Some questions answered over at CBR:
UPDATE 8:30 AM PDT - There have been a number of developments since the initial press release about Disney’s acquisition of Marvel went out. Disney held a conference call with investors that just finished to discuss the deal and while much of it was focused on the financial aspect of the deal – with regards to both current and future opportunities – there were a number of comments concerning publishing and Marvel’s film slate that are of interest. The bullet points are:
- Existing licensing and distribution deals should remain where they are.
- Disney believes there’s real opportunity with the Marvel catalog of characters and will work on where those opportunities are greatest and how best to leverage them across the existing Marvel and Disney infrastructure.
- Disney executives went to great lengths during the call to make the point that they don’t pretend to be more expert than Marvel is in handling their characters, citing the hands-off relationship Disney has had with Pixar since the acquisition of that studio. Disney said Marvel manages the properties from a business perspective very intelligently and trusts them to make the right decisions for these products for a long time to come.
- Disney said the deal was attractive not just because they’re buying great characters, stories and brand, but about working with people who know these characters best and how best to work with them in other media.
- Again, referencing the Pixar deal, Disney finds working as one company with Marvel removes friction and creates value that’s very compelling. Licensing offers very attractive opportunities, but nothing is better than being one. International expansion of Marvel properties through Disney was cited as a potential growth area.
- Cable channel Disney XD is currently running about 20 hours a week of Marvel content and Disney has been looking to license more Marvel content and this deal gives them that opportunity as well as the opportunity to expose these characters internationally.<.li>
- With regards to video game publishing, Disney praised Marvel’s licensing agreements with some of the best video game producers and publishers in the business and said moving forward they will consider what’s best for each individual property as each licensing deal comes up for renewal and that there would likely be a blend of licensed and self-produced/self-distributed titles.
- With respect to Paramount’s distribution deal with Marvel and the Iron Man franchise, Disney has every intention to respect the deal that’s in place, but noted that it’s in their best interest, overtime, to become the sole distributor of Marvel films.
- Will Disney3D be used for Marvel movies? That will be determined by those who are in charge of producing Marvel’s theatrical films.
- When asked if there was potential for cross-polination between Marvel and Pixar, Disney said that Pixar’s John Lasseter has met with key Marvel creative executives recently and the group got “pretty excited, very fast.” Disney will look at all opportunities and thinks there are some exciting product that could come from this sort of partnership.
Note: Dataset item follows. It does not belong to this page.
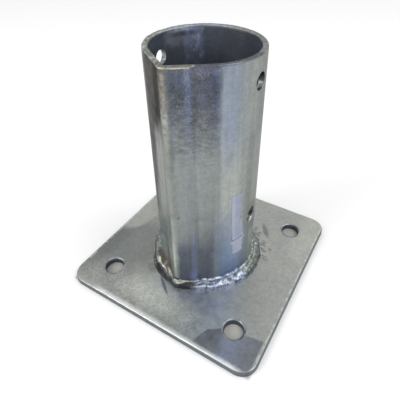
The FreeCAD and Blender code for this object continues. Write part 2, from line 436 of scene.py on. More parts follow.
def weld_crown(direction, share, point):
    """How far the weld stands out from a straight line between its two edges."""
    rough = roughness_of(direction)
    smooth = 1 - rough
    swell = math.sin(math.pi * min(max(share, 0.0), 1.0)) ** (1.0 - 0.3 * rough)
    lower = bulge(share, 0.32, 0.22) * (1.8 + 0.9 * along_weld(direction, 6.0, 1.0))
    upper = bulge(share, 0.86, 0.12) * (1.0 + 0.8 * along_weld(direction, 5.0, 4.0))
    gap = between(along_weld(direction, 4.5, 9.0), 0.15, 0.45)
    lumps = 0.45 * ripple(point, 4.2, 6.0) + 0.10 * ripple(point, 2.0, 8.0)
    strings = (lower + upper) * (1 - 0.45 * gap) + swell * lumps
    crest = (1.7 - 0.5 * between(-turn_of(direction), 42, 60)) * swell * (1 - 0.8 * abs(share - 0.46) / 0.54)
    dots = 0.6 * bulge(share, 0.1, 0.08) * abs(along_weld(direction, 0.9, 12.0)) * 2
    return rough * strings + smooth * (crest + dots + 0.10 * swell * ripple(point, 3.0, 3.0))


def spatter(points, faces):
    """Low splashes of zinc and weld metal on the plate, beside the weld's right side."""
    pick = random.Random(11)
    splashes = 30
    columns = 12
    rows = 4
    for _ in range(splashes):
        direction = math.radians(pick.uniform(104, 152))
        reach = weld_toe(direction) + pick.uniform(0.3, 1.0) * pick.uniform(0.5, 8.5)
        width = pick.uniform(0.7, 1.3)
        length = width * pick.uniform(1.2, 2.8)
        tall = pick.uniform(0.25, 0.5)
        lean = math.radians(pick.uniform(-50, -16))
        along = Vector((math.cos(lean), math.sin(lean), 0.0))
        across = Vector((-math.sin(lean), math.cos(lean), 0.0))
        centre = place(direction, reach, PLATE_TOP)
        first = len(points)
        for row in range(rows):
            share = 1 - row / rows
            for cos, sin in circle(1.0, columns):
                spot = along * (length * cos) + across * (width * sin)
                wobble = 1 + 0.25 * ripple(centre + spot, 1.2, 2.0)
                rise = Vector((0.0, 0.0, tall * (1 - share ** 2) - 0.05))
                points.append(centre + spot * share * wobble + rise)
        faces.extend(grid_faces(rows, columns, first=first))
        faces.append(tuple(range(first, first + columns)))
        top = first + (rows - 1) * columns
        faces.append(tuple(range(top, top + columns)))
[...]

- Disney said this deal is expected to benefit Marvel’s retail efforts, being able to leverage Disney’s shelf space and relationships with major chains and distributors.
- The deal began when Disney Chief Executive Bob Iger reached out to Marvel Chief Executive Ike Perlmutter earlier this year. Again, Disney noted that they believe in the creative team at Marvel and see no reason to upset that applecart.
- Disney has not made any real estate decisions and sees no reason to move Marvel Studios from their headquarters in Manhattan Beach, California. No mention of Marvel Publishing’s offices in New York City was made.
In addition, Marvel Editor-In-Chief twittering this morning and has made some comments on the deal:
“G' morning, Marvel U! Welcome to this moment in history. Everyone relax, this is incredible news and all is well in the Marvel U.”
“Everybody take a deep breath, all your favorite comics remain unchanged and Tom Brevoort remains grouchy.”
“If you're familiar with the Disney/Pixar relationship, then you'll understand why this is a new dawn for Marvel and the comics industry.”